As part of that remedy, Microsoft cannot bind middleware products to Windows OS products unless it offers an otherwise identical version of the OS that allows OEMs and end users to remove the middleware. When OEMs remove end-user access to middleware, the royalty paid to Microsoft will be reduced.
-- Microsoft must establish a Compliance Committee on its corporate board of directors within 90 days of the final judgment taking effect. The committee is to continue its work for the duration of the divestiture plan, which is in effect for ten years.
The committee has to hire a chief compliance officer whose job it will be to report to the committee and directly to the chief executive officer of Microsoft. The officer will oversee development and supervision of the company's internal programs aimed at making sure it is complying with antitrust laws and the final judgment.

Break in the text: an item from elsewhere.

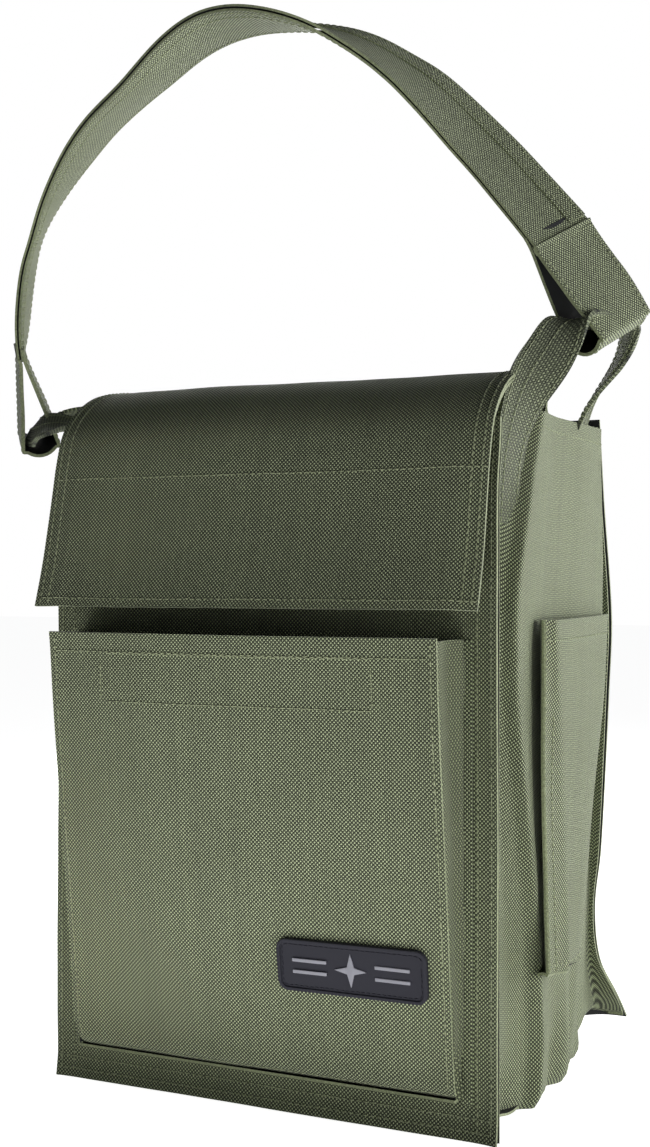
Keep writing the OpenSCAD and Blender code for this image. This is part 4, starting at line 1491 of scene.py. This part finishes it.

The company also must submit to inspections by plaintiff representatives to make certain that it is abiding by antitrust laws and the final judgment.
The ruling set off a flurry of dueling public statements from both sides - as also has been the case in the past when important court documents have been filed in the lawsuit.
"We will be appealing this decision, and we believe we have a very strong case on appeal," said Microsoft chairman and chief software architect Bill Gates. "We believe this ruling is inconsistent with the past decisions by the Appeals Court, with fundamental fairness, and with the reality of the marketplace. Consumers every day see more competition, lower prices and an economy full of innovation."
The DOJ's Joel Klein, who heads the antitrust division, said: "The court's order is the right remedy for Microsoft's serious and repeated violations of the antitrust laws."
Though the ruling was issued after the stock market closed, investors today had advance word that it was coming, and reacted calmly to the widely expected breakup order. Trading brought Microsoft shares up by 88 cents, to $70.50, at the close of the market.